Il faut également compter sur le caractère cyclique des marchés financiers : ils ne sont pas à l’abri d’une correction faisant réaliser aux assurés qu’investir dans les UC peut être un choix gagnant comme perdant ; une telle correction pourrait les dissuader pendant un certain temps d’investir de nouveau dans les UC, comme cela s’est régulièrement vu après les crises financières, en particulier celles de 2000 et de 2011.

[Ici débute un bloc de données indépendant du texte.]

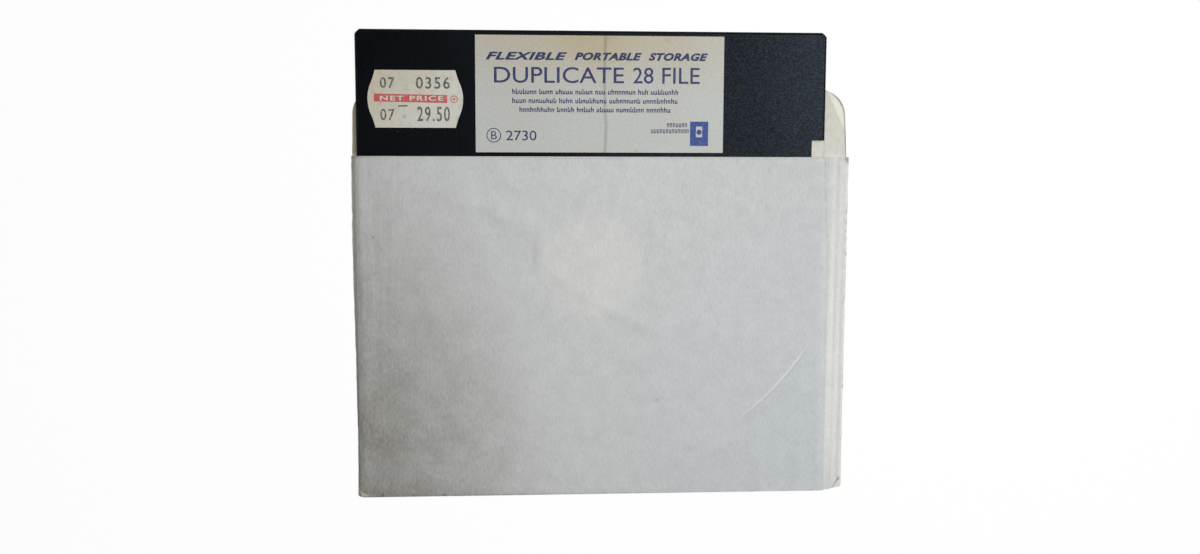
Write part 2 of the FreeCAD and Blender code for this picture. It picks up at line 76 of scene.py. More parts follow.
def linear_colour(hex_text):
    """Turns an sRGB hex colour into the linear colour that a shader takes."""
    channels = [int(hex_text[i : i + 2], 16) / 255 for i in (1, 3, 5)]
    linear = [c / 12.92 if c <= 0.04045 else ((c + 0.055) / 1.055) ** 2.4 for c in channels]
    return (*linear, 1.0)


def add_node(tree, kind, inputs=None, **settings):
    """Adds a shader node, with its settings, and its inputs as values or as sockets to link."""
    node = tree.nodes.new("ShaderNode" + kind)
    for name, value in settings.items():
        setattr(node, name, value)
    for name, value in (inputs or {}).items():
        if isinstance(value, bpy.types.NodeSocket):
            tree.links.new(value, node.inputs[name])
        else:
            node.inputs[name].default_value = value
    return node


def start_material(name):
    """Makes an empty material and returns it with its node tree."""
    material = bpy.data.materials.new(name)
    material.use_nodes = True
    material.node_tree.nodes.clear()
    return material, material.node_tree


camera = bpy.data.objects.new("camera", bpy.data.cameras.new("camera"))
camera.data.lens = CAMERA_LENS
camera.data.sensor_width = SENSOR_WIDTH
camera.data.clip_start = 10 * MM
camera.data.clip_end = 10 * FLOOR_WIDTH * MM
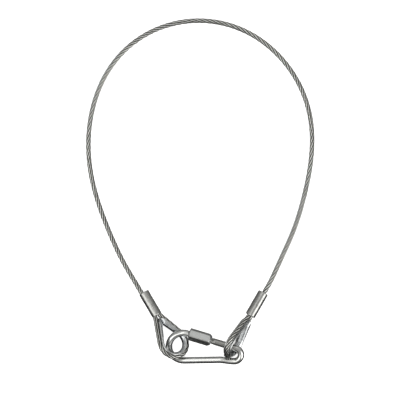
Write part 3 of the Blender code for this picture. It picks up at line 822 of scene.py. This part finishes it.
class Metal:
    """A Principled metal with a small node graph."""

    def __init__(self, name):
        self.material = bpy.data.materials.new(name)
        self.material.use_nodes = True
        self.tree = self.material.node_tree
        self.shader = self.tree.nodes["Principled BSDF"]
        self.shader.inputs["Metallic"].default_value = 1.0

    def node(self, kind, props=None, **inputs):
        made = self.tree.nodes.new(kind)
        for key, value in (props or {}).items():
            setattr(made, key, value)
        for key, value in inputs.items():
            socket = made.inputs[int(key[1:])] if key[0] == "i" and key[1:].isdigit() else made.inputs[key.replace("_", " ")]
            if isinstance(value, bpy.types.NodeSocket):
                self.tree.links.new(value, socket)
            else:
                socket.default_value = value
        return made

    def attribute(self, name):
        return self.node("ShaderNodeAttribute", {"attribute_name": name}).outputs["Fac"]

    def own(self):
        """The piece's own coordinates, in metres."""
        return self.node("ShaderNodeAttribute", {"attribute_name": "own"}).outputs["Vector"]

    def along(self):
        """Once round the piece, and along it in centimetres."""
        return self.node("ShaderNodeUVMap", {"uv_map": "Along"}).outputs["UV"]

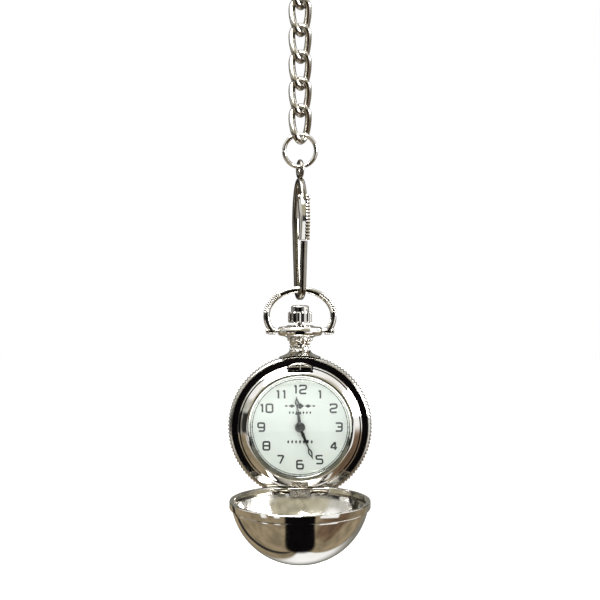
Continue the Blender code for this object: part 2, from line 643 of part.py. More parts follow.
def build_lid(silver, watch):
    """The hollow domed lid, drawn closed in the watch frame and turned open about the hinge."""
    hinge = make_frame("lid_axis", watch, at(0, HINGE_Y, HINGE_HEIGHT) @ Matrix.Rotation(LID_OPEN, 4, "X"))
    closed = at(0, -HINGE_Y, -HINGE_HEIGHT)
    inner_radius = LID_SPHERE_RADIUS - LID_WALL
    centre = (0, LID_SPHERE_HEIGHT)
    inner_start = math.asin((LID_BAND + 0.1 * MM - LID_SPHERE_HEIGHT) / inner_radius)
    outer_start = math.asin((LID_BAND + 0.35 * MM - LID_SPHERE_HEIGHT) / LID_SPHERE_RADIUS)
    outer = arc(centre, LID_SPHERE_RADIUS, LID_SPHERE_RADIUS, math.pi / 2, outer_start, 8)
    profile = [(0, outer[0][1])] + outer[1:]
    profile += [(LID_SPHERE_RADIUS - 0.15 * MM, LID_BAND + 0.2 * MM), (LID_RADIUS - 0.1 * MM, LID_BAND)]
    profile += [(LID_RADIUS, LID_BAND - 0.15 * MM), (LID_RADIUS, FIT)]
    profile += [(LID_INNER_RADIUS, FIT), (LID_INNER_RADIUS, 0.5 * MM)]
    profile += [(LID_GROOVE_RADIUS, 0.65 * MM), (LID_GROOVE_RADIUS, 1.3 * MM)]
    inner = arc(centre, inner_radius, inner_radius, inner_start, math.pi / 2, 8)
    profile += inner[:-1] + [(0, inner[-1][1])]
    lid = turned("lid_shell", profile)
    make_part(lid, silver, hinge, closed)
    reach = HINGE_HALF + NOTCH_CLEARANCE
    high = (reach, HINGE_Y + LID_NOTCH_RISE, LID_NOTCH_DEPTH)
    gap = box("lid_notch", (-reach, -CASE_RADIUS, -1 * MM), high)
    combine(lid, gap, "DIFFERENCE")

    knuckle = rod("hinge_lid", KNUCKLE_RADIUS, -LID_KNUCKLE_HALF, LID_KNUCKLE_HALF, "X", 16)
    make_part(knuckle, silver, hinge)
    web_half = LID_KNUCKLE_HALF - 0.3 * MM
    inner, outer = LID_LEAF
    web = box("lid_leaf", (-web_half, inner, 0.05 * MM), (web_half, outer, LID_NOTCH_DEPTH - 0.05 * MM))
    combine(knuckle, web, "UNION")
    low = (-web_half, inner - 0.25 * MM, 0.05 * MM)
    bridge = box("lid_leaf_root", low, (web_half, outer - 0.03 * MM, 0.45 * MM))
    combine(knuckle, bridge, "UNION")
    combine(knuckle, rod("lid_knuckle_bore", KNUCKLE_BORE, -9 * MM, 9 * MM, "X", 12), "DIFFERENCE")


def build_catch(silver, watch):
    """The sprung catch in the bezel's slot, with a nose that holds the lid's groove."""
    low, high = CATCH_HEIGHTS
    foot = SLOT_INNER_Y + CATCH_TRAVEL + FIT
    catch = box("catch", (-CATCH_HALF, foot, low), (CATCH_HALF, BEZEL_RADIUS, high))
    make_part(catch, silver, watch)
    half = CATCH_HALF * 0.8
    low, high = CATCH_NOSE
    nose = box("catch_nose", (-half, foot + 0.2 * MM, low), (half, CATCH_NOSE_Y, high))
    combine(catch, nose, "UNION")


# ---------------------------------------------------------------- pendant, crown and bow


def build_pendant(silver, pendant):
    """The neck and the bulb at its top, bored for the stem and for the bow's screws."""
    low, high = 14.4 * MM, 21.1 * MM
    outer = [
        (3.6 * MM, low),
        (2.7 * MM, low + 0.7 * MM),
        (NECK_RADIUS, low + 1.7 * MM),
        (NECK_RADIUS, low + 2.9 * MM),
        (2.9 * MM, BOW_PIVOT_Y - 1.5 * MM),
        (4.0 * MM, BOW_PIVOT_Y - 0.9 * MM),
        (BULB_RADIUS, BOW_PIVOT_Y - 0.25 * MM),
        (BULB_RADIUS, BOW_PIVOT_Y + 0.15 * MM),
        (4.0 * MM, BOW_PIVOT_Y + 0.8 * MM),
        (2.8 * MM, high),
    ]
    profile = outer[::-1] + [(STEM_BORE, low), (STEM_BORE, high)]
    body = turned("pendant", profile, 32)
    make_part(body, silver, pendant)
    foot = rod("case_round", CASE_RADIUS + FIT, -9 * MM, 9 * MM, "Y", 96)
    combine(body, foot, "DIFFERENCE")
    screw_hole = rod("screw_hole", SCREW_RADIUS + FIT, -9 * MM, 9 * MM, "X", 12)
    combine(body, screw_hole, "DIFFERENCE", at(0, 0, BOW_PIVOT_Y))


def build_screws(silver, pendant):
    """The two screws that the bow swings on."""
    for side, name in ((-1, "screw_left"), (1, "screw_right")):
        inner = BOW_BARREL[1] + FIT
        end = inner + SCREW_HEAD
        profile = [(0, end), (SCREW_HEAD_RADIUS * 0.8, end), (SCREW_HEAD_RADIUS, end - 0.15 * MM)]
        profile += [(SCREW_HEAD_RADIUS, inner), (SCREW_RADIUS, inner), (SCREW_RADIUS, SCREW_INNER_END)]
        profile += [(0, SCREW_INNER_END)]
        turn = at(0, 0, BOW_PIVOT_Y) @ Matrix.Rotation(side * math.pi / 2, 4, "Y")
        make_part(turned(name, profile, 12), silver, pendant, turn)


def build_bow(silver, pendant):
    """The oval wire, with a barrel at each end that a screw passes through."""
    axis = make_frame("bow_axis", pendant, at(0, 0, BOW_PIVOT_Y))
    rise = BOW_CENTRE_Y - BOW_PIVOT_Y
    dip = math.asin(rise / BOW_HALF_HEIGHT)
    path = arc((0, rise), BOW_HALF_WIDTH, BOW_HALF_HEIGHT, -dip, math.pi + dip, 26)
    bow = as_mesh(wire("bow", [(x, 0, z) for x, z in path], BOW_WIRE))
    make_part(bow, silver, axis)
    inner, outer = BOW_BARREL
    for side, name in ((-1, "left"), (1, "right")):
        ends = sorted((side * inner, side * outer))
        combine(bow, rod(f"barrel_{name}", BOW_BARREL_RADIUS, ends[0], ends[1], "X", 16), "UNION")
        bore = rod(f"barrel_bore_{name}", SCREW_RADIUS + FIT, ends[0] - 2 * MM, ends[1] + 2 * MM, "X", 12)
        combine(bow, bore, "DIFFERENCE")
        far = sorted((side * outer, side * (outer + 2 * MM)))
        recess = rod(f"screw_recess_{name}", SCREW_HEAD_RADIUS + FIT, far[0], far[1], "X", 12)
        combine(bow, recess, "DIFFERENCE")


def build_crown(silver, pendant):
    """The stem, the sleeve on its end, and the fluted crown that turns on the sleeve, with its cap."""
    low, high = CROWN_Y
    stem_low, stem_high = MOVEMENT_RADIUS + 0.5 * MM, SLEEVE_Y[1] - 0.2 * MM
    make_part(rod("stem", STEM_RADIUS, stem_low, stem_high, "Z", 12), silver, pendant)
    sleeve_low, sleeve_high = SLEEVE_Y
    profile = [(SLEEVE_BORE, sleeve_low), (SLEEVE_BORE, sleeve_high)]
    profile += [(SLEEVE_RADIUS, sleeve_high), (SLEEVE_RADIUS, sleeve_low)]
    make_part(turned("crown_sleeve", profile, 12), silver, pendant)

    outline = []
    for i in range(2 * CROWN_FLUTES):
        radius = CROWN_RADIUS - FLUTE_DEPTH * (i % 2)
        angle = math.pi * i / CROWN_FLUTES
        outline.append((radius * math.cos(angle), radius * math.sin(angle)))
    crown = plate("crown", outline, high - low, (high + low) / 2)
    make_part(crown, silver, pendant)
    combine(crown, rod("crown_bore", CROWN_BORE, low - 1 * MM, high + 1 * MM, "Z", 16), "DIFFERENCE")
    recess = rod("crown_recess", CAP_RADIUS + FIT, high - CAP_RECESS, high + 1 * MM, "Z", 24)
    combine(crown, recess, "DIFFERENCE")

    seat = high - CAP_RECESS + FIT
    profile = [(0, CAP_TOP), (CAP_RADIUS - 0.35 * MM, CAP_TOP), (CAP_RADIUS, CAP_TOP - 0.25 * MM)]
    profile += [(CAP_RADIUS, seat), (0, seat)]
    make_part(turned("crown_cap", profile, 24), silver, pendant)


# ---------------------------------------------------------------- the whole watch

clear_scene()
PARTS = new_collection("pocket_watch")
CUTTERS = new_collection("cutters")
SILVER = make_material("polished_nickel", (0.78, 0.77, 0.75), 1.0, 0.12)
GLASS = make_material("crystal_glass", (0.95, 0.97, 0.97), 0.0, 0.02, alpha=0.3)
WHITE = make_material("dial_enamel", (0.86, 0.89, 0.87), 0.0, 0.5)
BLACK = make_material("hand_lacquer", (0.02, 0.02, 0.02), 0.0, 0.35)
BRASS = make_material("movement_brass", (0.62, 0.48, 0.22), 1.0, 0.4)

WATCH = make_frame("watch", None, at(0, WATCH_Y, WATCH_Z) @ FACE_FRONT)
PENDANT = make_frame("pendant_axis", None, at(0, 0, WATCH_Z))

build_bar(SILVER)
build_chain(SILVER)
build_ring(SILVER)
build_clip(SILVER)
build_bow(SILVER, PENDANT)
build_pendant(SILVER, PENDANT)
build_screws(SILVER, PENDANT)
build_crown(SILVER, PENDANT)
build_case_back(SILVER, WATCH)
build_bezel(SILVER, WATCH)
build_crystal(GLASS, WATCH)
build_dial(WHITE, WATCH)
build_movement(BRASS, WATCH)
build_hand("hour_hand", HOUR_LENGTH, HOUR_ANGLE, HOUR_HEIGHT, POST_RADIUS + FIT, BLACK, WATCH)
build_hand("minute_hand", MINUTE_LENGTH, MINUTE_ANGLE, MINUTE_HEIGHT, None, BLACK, WATCH)
build_hinge(SILVER, WATCH)
build_lid(SILVER, WATCH)
build_catch(SILVER, WATCH)
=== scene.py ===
"""The finished surfaces of a silver ball pocket watch on its curb chain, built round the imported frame."""
import json
import math

import bpy
from bpy.props import FloatProperty, FloatVectorProperty, IntProperty, PointerProperty
from mathutils import Matrix, Vector


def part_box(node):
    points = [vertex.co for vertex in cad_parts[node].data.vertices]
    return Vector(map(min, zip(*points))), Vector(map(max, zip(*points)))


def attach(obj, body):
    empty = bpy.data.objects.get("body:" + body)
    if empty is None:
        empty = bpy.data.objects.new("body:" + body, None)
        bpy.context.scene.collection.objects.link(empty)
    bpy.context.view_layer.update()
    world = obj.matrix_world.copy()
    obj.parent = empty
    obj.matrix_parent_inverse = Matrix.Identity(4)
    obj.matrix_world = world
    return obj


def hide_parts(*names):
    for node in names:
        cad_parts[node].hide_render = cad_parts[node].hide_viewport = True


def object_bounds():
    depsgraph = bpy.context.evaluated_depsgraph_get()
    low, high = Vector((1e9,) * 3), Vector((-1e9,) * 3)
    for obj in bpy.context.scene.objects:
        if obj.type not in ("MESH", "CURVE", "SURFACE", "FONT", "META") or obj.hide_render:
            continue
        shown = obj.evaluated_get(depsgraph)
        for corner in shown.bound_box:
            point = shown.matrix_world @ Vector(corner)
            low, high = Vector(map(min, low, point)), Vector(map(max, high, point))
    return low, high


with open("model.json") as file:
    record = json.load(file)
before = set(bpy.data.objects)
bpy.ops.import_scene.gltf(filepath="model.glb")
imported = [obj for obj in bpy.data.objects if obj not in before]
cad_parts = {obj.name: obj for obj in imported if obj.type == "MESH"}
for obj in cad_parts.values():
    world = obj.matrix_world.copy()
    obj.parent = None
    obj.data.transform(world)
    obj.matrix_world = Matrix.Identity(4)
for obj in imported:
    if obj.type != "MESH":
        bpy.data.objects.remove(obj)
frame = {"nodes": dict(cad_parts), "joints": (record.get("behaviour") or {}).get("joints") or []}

bl_info = {
    "name": "Ball Pocket Watch",
    "version": (1, 0, 0),
    "blender": (4, 5, 0),
    "location": "3D View > Sidebar > Pocket Watch",
    "description": "Builds the plated case, dial, chain and studio of a ball pocket watch",
    "category": "Add Mesh",
}

MM = 0.001
CAD_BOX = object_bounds()
JOINTS = {joint["name"]: joint for joint in frame["joints"]}
LINKS = sorted(name for name in frame["nodes"] if name.startswith("link_"))


def middle(node):
    low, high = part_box(node)
    return (low + high) / 2


def size(node):
    low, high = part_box(node)
    return high - low


def joint_place(name):
    return Vector(JOINTS[name]["pos_m"])


def joint_turn(name):
    """The angle of a joint's level axis, from +X towards +Y."""
    axis = JOINTS[name]["axis"]
    return math.atan2(axis[1], axis[0])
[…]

Enfin, le fonds euros est également source d’innovation. Le lancement [ii] par Spirica d’un fonds euros « durable » montre toute la pertinence de son positionnement, doublement durable : pour l’assuré et pour la société. La filiale du Groupe Crédit Agricole, spécialisée dans la distribution d’assurance-vie via des partenaires courtiers ou conseillers en gestion de patrimoine, s’est appuyée sur l’article 9 du règlement SFDR – Sustainable Finance Disclosure Regulation –qui s’applique aux investissements ayant un objectif d’investissement durable.

Le lancement d’un nouveau fonds euros a du sens, pour collecter des fonds qui s’investiraient à un moment où les taux directeurs sont au plus haut attendu ; mais ce positionnement stratégique différent est particulièrement intéressant pour éviter de léser les détenteurs des fonds euros historiques de l’assureur. Ces derniers subissent des taux de rendement faibles dus à l’inertie des fonds euros historiques, et bénéficieraient eux-aussi de nouveaux versements s’investissant dans des actifs plus rémunérateurs ; réserver le nouveau fonds euros à ceux qui souhaitent spécifiquement investir dans un objectif durable favorise l’acceptabilité de la manœuvre auprès des clients historiques.

L’évolution des marchés financiers et des taux d’intérêt déterminera la dynamique à venir

Les marchés financiers continueront-ils à se valoriser ? Subiront-ils une correction, et de quelle ampleur ? L’inflation et donc les taux d’intérêt resteront-ils haut longtemps, ou redescendront-ils ? Rapidement ou lentement ?  De la réponse à ces questions dépendra l’équilibre de long terme entre fonds euros et UC.